Il Consiglio dei ministri di stasera potrebbe cambiare il Ddl Santanchè di luglio con il quale era stata introdotta una mini-stretta sugli affitti brevi. Il governo avrebbe intenzione di varare un decreto legge, ossia un provvedimento d’urgenza. E già questo sta facendo discutere, con le categorie interessate a notare che non vi sarebbero i presupposti formali. Sarebbe confermata la durata minima di due pernottamenti consecutivi, a meno che non si tratti di una famiglia con almeno tre figli. In caso di trasgressione, la sanzione applicata varierebbe da 1.000 a 5.000 euro e il contratto sarebbe considerato nullo.
Tramite procedura automatizzata, il Ministero del Turismo assegnerebbe a livello nazionale un Codice Identificativo Nazionale (CIN) ad ogni immobile utilizzato per gli affitti brevi. Se il proprietario non lo esporrà sui siti o davanti casa, rischia una sanzione da 800 a 8.000 euro. Introdotto anche l’obbligo di dotarsi di norme di sicurezza contro gli incendi e per la rilevazione di monossido di carbonio. Obblighi aggiuntivi si avrebbero nel caso di superamento di 25 posti letto. L’assenza di dispositivi infliggerebbe al proprietario una sanzione da 600 a 6.000 euro.

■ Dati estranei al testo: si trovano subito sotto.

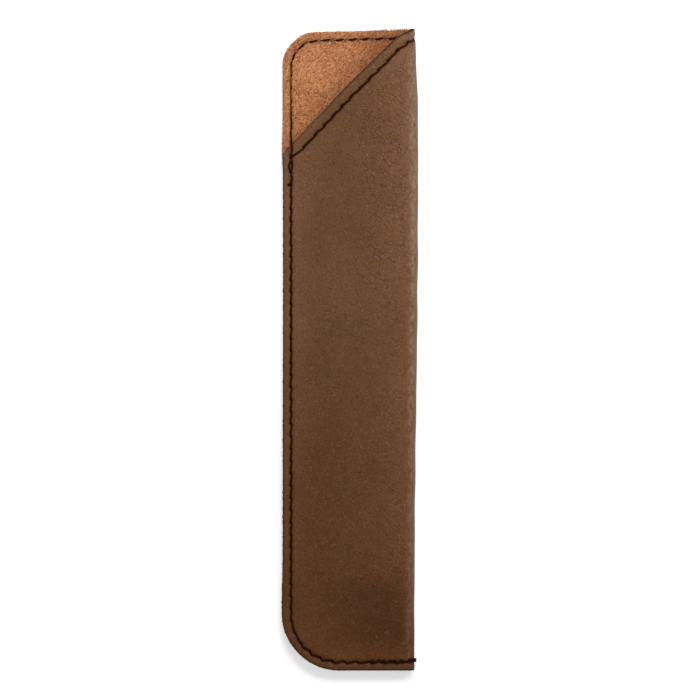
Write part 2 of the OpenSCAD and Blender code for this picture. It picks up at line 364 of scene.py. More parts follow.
pattern = {
    "edgeStep": 0.45,        # mm along the cut edge
    "borders": (0.12, 0.32, 0.7, 1.15, 1.55, 1.83, 2.1, 2.37, 2.65, 3.05, 3.6, 4.2),
    "panelStep": 1.15,       # over the panels
    "foldStep": (0.5, 1.1),  # across and along the fold
    "fineStep": 0.08,        # of the outline that distances are measured from
    "holeCorners": 10,
    "collar": 1.75,          # ring of points round each hole, in radii of the hole
}


def nearest(points, places):
    # distance from each place to the nearest of the points
    tree = KDTree(len(points))
    for i, (x, y) in enumerate(points):
        tree.insert((x, y, 0), i)
    tree.balance()
    return np.array([tree.find((x, y, 0))[2] for x, y in places])


def inside(places, loop):
    x, y = places[:, 0, None], places[:, 1, None]
    x0, y0 = loop.T
    x1, y1 = np.roll(loop, -1, 0).T
    level = np.where(y1 == y0, 1, y1 - y0)
    crossed = ((y0 > y) != (y1 > y)) & (x < x0 + (y - y0) / level * (x1 - x0))
    return crossed.sum(1) % 2 == 1


def ringPoints(centres, radius, count, turn=0):
    a = np.linspace(0, 2 * math.pi, count, endpoint=False) + turn
    return (centres[:, None] + radius * np.stack([np.cos(a), np.sin(a)], 1)).reshape(-1, 2)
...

Niente cedolare secca oltre due immobili
Infine, niente cedolare secca al 21% per gli affitti brevi relativi a più di due immobili. Dal terzo, infatti, scatta l’obbligo per il proprietario di aprire la partita IVA. Ad oggi, l’attività non è considerata d’impresa fino a quattro immobili. Insomma, un testo abbastanza restrittivo rispetto alla normativa attuale. Se è vero che in giro per l’Europa esistono da tempo limitazioni ancora più stringenti, il tema sta diventando caldissimo anche sul piano politico.
La Lega con il vice-premier Matteo Salvini invoca la tutela del diritto di proprietà. I limiti agli affitti brevi, spiega, cozzano con la libera disposizione dell’immobile da parte del proprietario. E’ evidente che sul provvedimento in atteso di varo abbiano sortito effetti le pressioni di Federalberghi, che da tempo lamenta una disparità di trattamento a discapito delle strutture alberghiere.
Stretta su affitti brevi non soluzione per carenza immobili in grandi città
Il tema è ancora più vasto. Colpire gli affitti brevi non necessariamente equivale ad aumentare l’offerta di immobili ad uso residenziale nelle grandi città. Tra rischi di morosità dell’inquilino e minori ricavi locando casa con contratti lunghi, il problema resterebbe. Semmai, si ridurrebbe la disponibilità di posti letto per turisti, che prima del boom dei B&B in Italia era stato un limite oggettivo, specie in alcune aree del Paese. Ciò andrebbe a vantaggio degli alberghi, ma innescherebbe un ulteriore aumento dei prezzi, che bene non ha fatto questa estate al turismo italiano.
Infine, il governo rischia di varare norme manifesto, vale a dire senza la possibilità concreta di renderle attuabili per via degli scarsi controlli, oltretutto difficili da effettuare. Emerge, comunque, una preoccupante compressione del diritto di proprietà, fatto atipico per un esecutivo di centro-destra. C’è la sensazione, tuttavia, che il decreto di stasera non sarà il testo definitivo con cui si confronteranno i proprietari di immobili. Sarà verosimilmente il Parlamento ad apportare eventuali modifiche, magari in sede di conversione in legge.